Kemudian, dibukanya kran investasi dan kemudahan usaha secara luar biasa, tanpa didampingi pengaman untuk pemberantasan korupsi melalui UU Ciptakerja juga menandakan belum mampunya pemerintah membangun sistem pengawasan namun secara sepihak mempermudah perihal perizinan juga dapat memperburuk kondisi Indonesia kedepannya. Selain itu, hal terpenting bagi Zainal adalah ketika agenda kenegaraan terbengkalai, maka perbaikan institusionalisasi tidak akan tercipta. Institusionalisasi yang dimaksud adalah dalam aspek lembaga ataupun peraturan. Belakangan diketahui bahwa peraturan menjadi berantakan dikarenakan ketiadaan peran publik secara baik. Hal-hal tersebut akan menjadi bom waktu yang berbahaya. Ditambah kehidupan politik yang juga berpotensi menjadi bom. “Tahun 2024 kemungkinan akan terjadi agenda pemilu dan presiden akan mengalami perubahan. Ketika presiden berganti tahun 2024, ada kemungkinan partai politik menyalakan mesin lebih cepat bahkan mulai tahun 2022 barangkali,” jelas Zainal.

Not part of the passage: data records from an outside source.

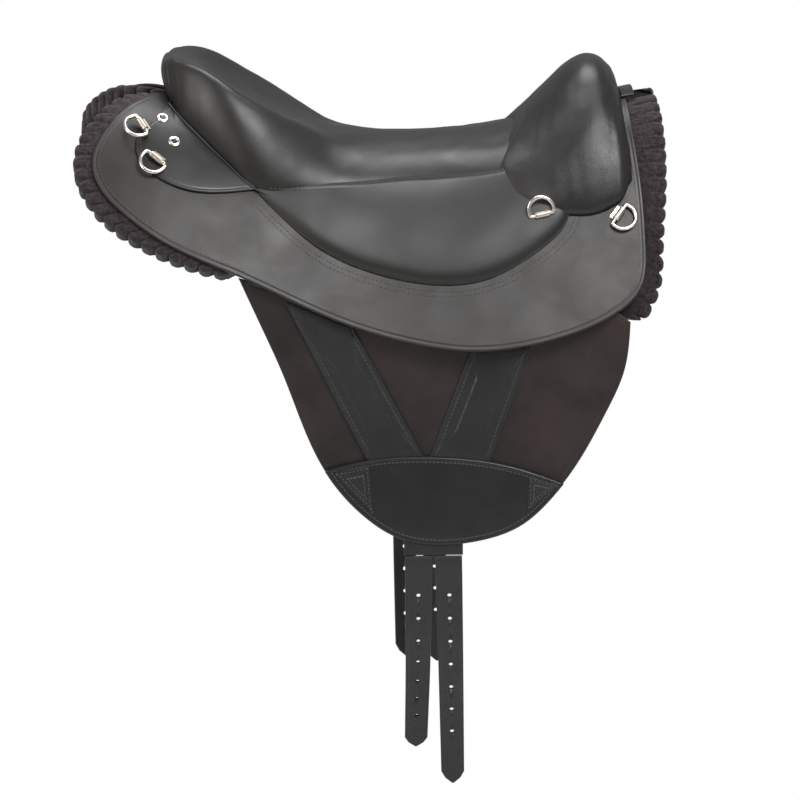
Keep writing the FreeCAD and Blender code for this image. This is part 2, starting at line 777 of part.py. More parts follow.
def add_ring(label, place):
    """Dee ring: a bar, two legs and a bow of one wire."""
    wire = "Sizes.ring_wire / 2"
    reach = "Sizes.ring_inner_width / 2 + Sizes.ring_wire / 2"
    bow = doc.addObject("Part::Torus", label + "_bow")
    bow.Angle3 = 180
    bow.setExpression("Radius1", reach)
    bow.setExpression("Radius2", wire)
    bow.setExpression(".Placement.Base.y", "Sizes.ring_leg")
    bar = doc.addObject("Part::Cylinder", label + "_bar")
    bar.Placement.Rotation = Rotation(Vector(0, 1, 0), 90)
    bar.setExpression("Radius", wire)
    bar.setExpression("Height", "2 * (" + reach + ")")
    bar.setExpression(".Placement.Base.x", "-(" + reach + ")")
    pieces = [bow, bar]
    for side, sign in (("a", ""), ("b", "-")):
        leg = doc.addObject("Part::Cylinder", label + "_leg_" + side)
        leg.Placement.Rotation = Rotation(Vector(1, 0, 0), -90)
        leg.setExpression("Radius", wire)
        leg.setExpression("Height", "Sizes.ring_leg")
        leg.setExpression(".Placement.Base.x", sign + "(" + reach + ")")
        corner = doc.addObject("Part::Sphere", label + "_corner_" + side)
        corner.setExpression("Radius", wire)
        corner.setExpression(".Placement.Base.x", sign + "(" + reach + ")")
        pieces += [leg, corner]
    ring = doc.addObject("Part::MultiFuse", label)
    ring.Shapes = pieces
    ring.Placement = place
    return keep(label, ring)


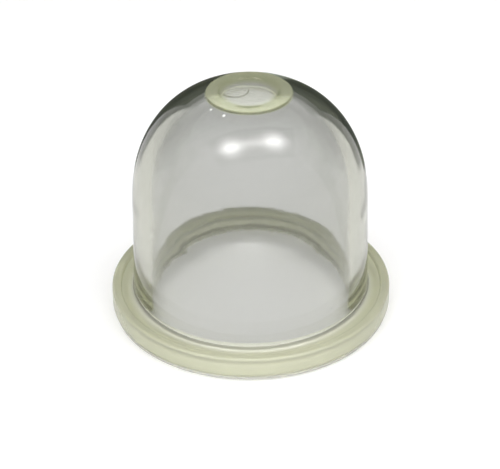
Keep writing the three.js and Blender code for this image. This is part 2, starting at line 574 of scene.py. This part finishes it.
def make_floor():
    """Plain pale floor, lifted to white for the camera, gloss and glass; its shadow stays."""
    shading = Shading("floor")
    diffuse = shading.nodes.new("ShaderNodeBsdfDiffuse")
    diffuse.inputs["Color"].default_value = (FLOOR_TONE, FLOOR_TONE, FLOOR_TONE, 1)
    path = shading.nodes.new("ShaderNodeLightPath")
    seen = shading.math("MAXIMUM", path.outputs["Is Camera Ray"], path.outputs["Is Glossy Ray"])
    seen = shading.math("MAXIMUM", seen, path.outputs["Is Transmission Ray"])
    lift = shading.nodes.new("ShaderNodeEmission")
    shading.feed(lift.inputs["Strength"], shading.product(seen, FLOOR_LIFT))
    both = shading.nodes.new("ShaderNodeAddShader")
    shading.links.new(diffuse.outputs[0], both.inputs[0])
    shading.links.new(lift.outputs[0], both.inputs[1])
    shading.show(both)

    half = FLOOR_SIZE / 2
    corners = [(u * half, v * half, -FLOOR_DROP) for u, v in SHEET_CORNERS]
    floor = make_sheet("floor", corners, shading.material)


def shadow_card_tones(shading, x):
    """Colour and opacity of the painted shadow across the sheet's width."""
    along = shading.fade(x, (CARD_LEFT, CARD_RIGHT), (0.0, 1.0), shape="LINEAR")
    ramp = shading.nodes.new("ShaderNodeValToRGB")
    shading.links.new(along, ramp.inputs[0])
    stops = ramp.color_ramp.elements
    while len(stops) < len(SHADOW_CARD_STOPS):
        stops.new(0.5)
    for stop, (place, tone, opacity) in zip(stops, SHADOW_CARD_STOPS):
        stop.position = (place - CARD_LEFT) / (CARD_RIGHT - CARD_LEFT)
        stop.color = (*[tone * tint for tint in SHADOW_CARD_TINT], opacity)
    return ramp.outputs["Color"], ramp.outputs["Alpha"]


def shadow_card_veil(shading, x, z, foot):
    """Opacity of the grey veil of painted shade: over the sheet's height, and more in a stripe at each
    side.
    """
    aside = shading.math("ABSOLUTE", x)
    stripe = shading.product(shading.fade(aside, STRIPE_RISE, (0.0, STRIPE_OPACITY)),
                             shading.fade(aside, STRIPE_FALL, (1.0, 0.0)), foot)
    return shading.total(shading.fade(z, VEIL_RISE, (0.0, VEIL_OPACITY)), stripe)


def make_shadow_card():
    """Painted shadow: a sheet, hidden from the camera, that is dark for short light paths in the clear
    plastic and a grey veil for longer ones.
    """
    shading = Shading("shadow_card")
    axes = shading.split(shading.place())
    x = axes["X"]
    z = axes["Z"]
    path = shading.nodes.new("ShaderNodeLightPath")
    short = shading.math("LESS_THAN", path.outputs["Ray Depth"], SHORT_PATH)
    longer = shading.math("SUBTRACT", 1.0, short)
    direct = shading.math("LESS_THAN", path.outputs["Diffuse Depth"], DIRECT_PATH)
    foot = shading.fade(z, CARD_FOOT, (0.0, 1.0))
    tone, tone_opacity = shadow_card_tones(shading, x)
    dark = shading.product(short, foot, tone_opacity)
    veil = shading.product(shadow_card_veil(shading, x, z, foot), longer)

    # The sheet glows in the dark tones of the painted shadow; it is no lamp
    glow = shading.nodes.new("ShaderNodeEmission")
    shading.feed(glow.inputs["Color"], shading.mix(short, SHADOW_VEIL_COLOUR, tone))
    clear = shading.nodes.new("ShaderNodeBsdfTransparent")
    both = shading.nodes.new("ShaderNodeMixShader")
    shading.feed(both.inputs[0], shading.product(direct, shading.total(dark, veil)))
    shading.links.new(clear.outputs[0], both.inputs[1])
    shading.links.new(glow.outputs[0], both.inputs[2])
    shading.show(both)

    back = CARD_DISTANCE
    low = [(CARD_LEFT, back, 0), (CARD_RIGHT, back, 0)]
    high = [(CARD_RIGHT, back, CARD_HEIGHT), (CARD_LEFT, back, CARD_HEIGHT)]
    shadow_card = make_sheet("shadow_card", low + high, shading.material)
    shadow_card.visible_camera = False
    shadow_card.visible_diffuse = False
    shadow_card.visible_shadow = False


def make_soft_light():
    """Soft light with two lobes, placed where the dome mirrors them into the camera."""
    crown_middle = Vector((0, 0, (SHOULDER_Z + CROWN_HEIGHT / 2) * MM))
    left = Vector(LEFT_LOBE).normalized() * LIGHT_DISTANCE * MM
    right = Vector(RIGHT_LOBE).normalized() * LIGHT_DISTANCE * MM
    middle = (left + right) / 2
    across = (right - left).normalized()
    facing = -middle.normalized()
    upward = facing.cross(across).normalized()
    half_gap = (right - left).length / 2

    shading = Shading("soft_light")
    axes = shading.split(shading.place())
    x = axes["X"]
    y = axes["Y"]
    spread = LOBE_SPREAD * MM
    halo_spread = HALO_SPREAD * MM
    lobes = shading.total(*[shading.bell(x, y, side * half_gap, spread, spread) for side in (-1, 1)])
    band = shading.bell(x, y, 0.0, half_gap, spread / 2)
    halo = shading.bell(x, y, 0.0, halo_spread, halo_spread / 2)
    glow = shading.nodes.new("ShaderNodeEmission")
    glow.inputs["Color"].default_value = LIGHT_COLOUR
    strength = shading.total(shading.product(lobes, LOBE_STRENGTH), shading.product(band, BAND_STRENGTH),
                             shading.product(halo, HALO_STRENGTH))
    shading.feed(glow.inputs["Strength"], strength)
    shading.show(glow)

    corners = [(u * LIGHT_HALF_LENGTH, v * LIGHT_HALF_WIDTH, 0) for u, v in SHEET_CORNERS]
    light = make_sheet("soft_light", corners, shading.material)
    turn = Matrix((across, upward, facing)).transposed().to_4x4()
    light.matrix_world = Matrix.Translation(crown_middle + middle) @ turn
    light.visible_camera = False


def make_front_lamp():
    """Small low lamp that brings up the front of the flange."""
    light = bpy.data.lights.new("front_lamp", "AREA")
    light.shape = "RECTANGLE"
    light.size = FRONT_LAMP_SIZE[0] * MM
    light.size_y = FRONT_LAMP_SIZE[1] * MM
    light.energy = FRONT_LAMP_RADIANCE * math.pi * light.size * light.size_y
    lamp = bpy.data.objects.new("front_lamp", light)
    bpy.context.collection.objects.link(lamp)
    lamp.location = Vector(FRONT_LAMP_PLACE) * MM
    aim = Vector(FRONT_LAMP_TARGET) - Vector(FRONT_LAMP_PLACE)
    lamp.rotation_euler = aim.to_track_quat("-Z", "Y").to_euler()
    lamp.visible_camera = False
    lamp.visible_glossy = False
    lamp.visible_transmission = False


def make_world():
    """Even white light from all round."""
    world = bpy.data.worlds.new("studio")
    bpy.context.scene.world = world
    world.use_nodes = True
    background = world.node_tree.nodes["Background"]
    background.inputs["Color"].default_value = (1, 1, 1, 1)
    background.inputs["Strength"].default_value = WORLD_STRENGTH


def make_camera():
    """Camera at the photograph's angle and distance."""
    camera = bpy.data.cameras.new("camera")
    camera.sensor_width = SENSOR_WIDTH
    camera.lens = FOCAL_PIXELS * SENSOR_WIDTH / PHOTO_WIDTH
    camera.clip_start = CAMERA_NEAR * MM
    holder = bpy.data.objects.new("camera", camera)
    bpy.context.collection.objects.link(holder)
    tilt = math.radians(CAMERA_TILT)
    back = Vector((0, -math.cos(tilt), math.sin(tilt)))
    holder.location = (Vector(CAMERA_AIM) + back * CAMERA_DISTANCE) * MM
    turn = (-back).to_track_quat("-Z", "Y")
    holder.rotation_mode = "QUATERNION"
    holder.rotation_quaternion = turn @ Quaternion((0, 0, 1), -math.radians(CAMERA_ROLL))
    bpy.context.scene.camera = holder


make_camera()
make_world()
make_floor()
# Painted shadow behind the bulb, seen only in the clear plastic
make_shadow_card()
make_soft_light()
make_front_lamp()
bulb = make_bulb()
bulb.data.materials.append(make_plastic())

scene = bpy.context.scene
scene.view_settings.view_transform = "Standard"
scene.cycles.max_bounces = 32
scene.cycles.transmission_bounces = 28
scene.cycles.glossy_bounces = 12
scene.cycles.blur_glossy = 0.0
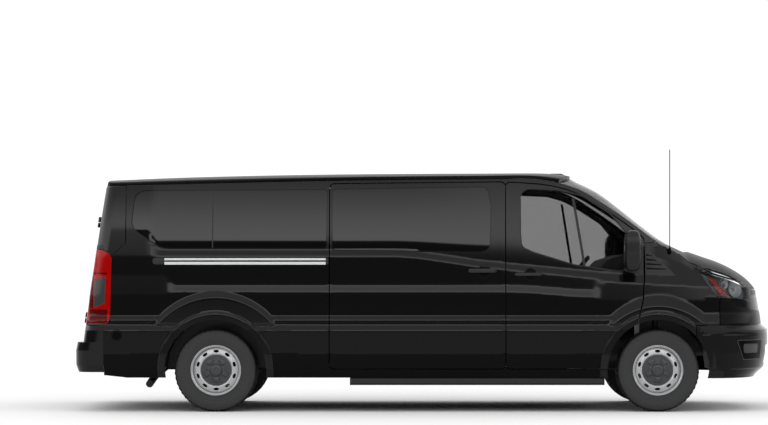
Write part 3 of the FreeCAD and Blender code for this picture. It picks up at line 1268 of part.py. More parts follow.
seat_half = d.seat_width / 2
front_seats = [seat(front(-617), middle - seat_half, middle + seat_half, 1)
               for middle in (-d.seat_width, d.seat_width)]
aisle_edge = -430
bench_edge = d.seat_width * 1.8
rear_bench_half = d.rear_liner_inner - 14
benches = [seat(front(-1540), aisle_edge, bench_edge, 3), seat(front(-2390), aisle_edge, bench_edge, 3),
           seat(rear(510), -rear_bench_half, rear_bench_half, 3)]

# Dashboard over the bulkhead, with the steering column's cover, and the steering wheel
dash_half = -inner_face(front(-250), 1150) - 22
dash_rear = front(-470)
dashboard = prism("XZ", [
    (dash_rear + 60, 930, 30), (bulkhead_top_x - d.fit_gap, 900),
    (bulkhead_top_x - d.fit_gap, 1330 + d.fit_gap), (front(-40), 1330 + d.fit_gap), (front(-40), 1352, 15),
    (front(-270), 1340, 60), (dash_rear + 50, 1290, 50),
    (dash_rear, 1240, 40), (dash_rear, 1150, 60)], -dash_half, dash_half)
column_lean = math.radians(38)
column = V(math.cos(column_lean), 0, -math.sin(column_lean))
steering_centre = V(front(-610), d.seat_width, 1185)
hub_depth = 60
shroud = rod(44, steering_centre + column * (hub_depth + d.fit_gap), steering_centre + column * 260)
dashboard = biggest(dashboard.fuse(shroud))
steering_wheel = Part.makeTorus(d.steering_radius - d.steering_tube, d.steering_tube, steering_centre, column)
steering_wheel = steering_wheel.fuse([
    Part.makeCone(40, 62, hub_depth, steering_centre + column * hub_depth, column * -1),
    rod(34, steering_centre + column * (hub_depth - 20), steering_centre + column * hub_depth)])
across = V(0, 1, 0)
upward = column.cross(across) * -1
for spoke in (across, across * -1, upward * -1):
    width = spoke.cross(column)
    reach = d.steering_radius - d.steering_tube
    corner = steering_centre + spoke * 40 - width * 16 + column * 8
    plate = Part.makePolygon([corner, corner + width * 32, corner + width * 32 + spoke * (reach - 40),
                              corner + spoke * (reach - 40), corner])
    steering_wheel = steering_wheel.fuse(Part.Face(plate).extrude(column * 12))
steering_wheel = biggest(steering_wheel)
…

Sehingga dimulainya pertarungan antar partai politik tersebut dapat mempengaruhi kondisi pemberantasan korupsi di Indonesia.
Terkait kondisi di atas, Transparency International telah mengajukan beberapa rekomendasi yang masih sejalan dengan rekomendasi tahun sebelumnya, seperti memperkuat peran dan fungsi lembaga pengawas, memastikan transparansi kontrak pengadaan, merawat demokrasi dan mempromosikan partisipasi warga pada ruang publik, serta mempublikasikan dan menjamin akses data yang relevan.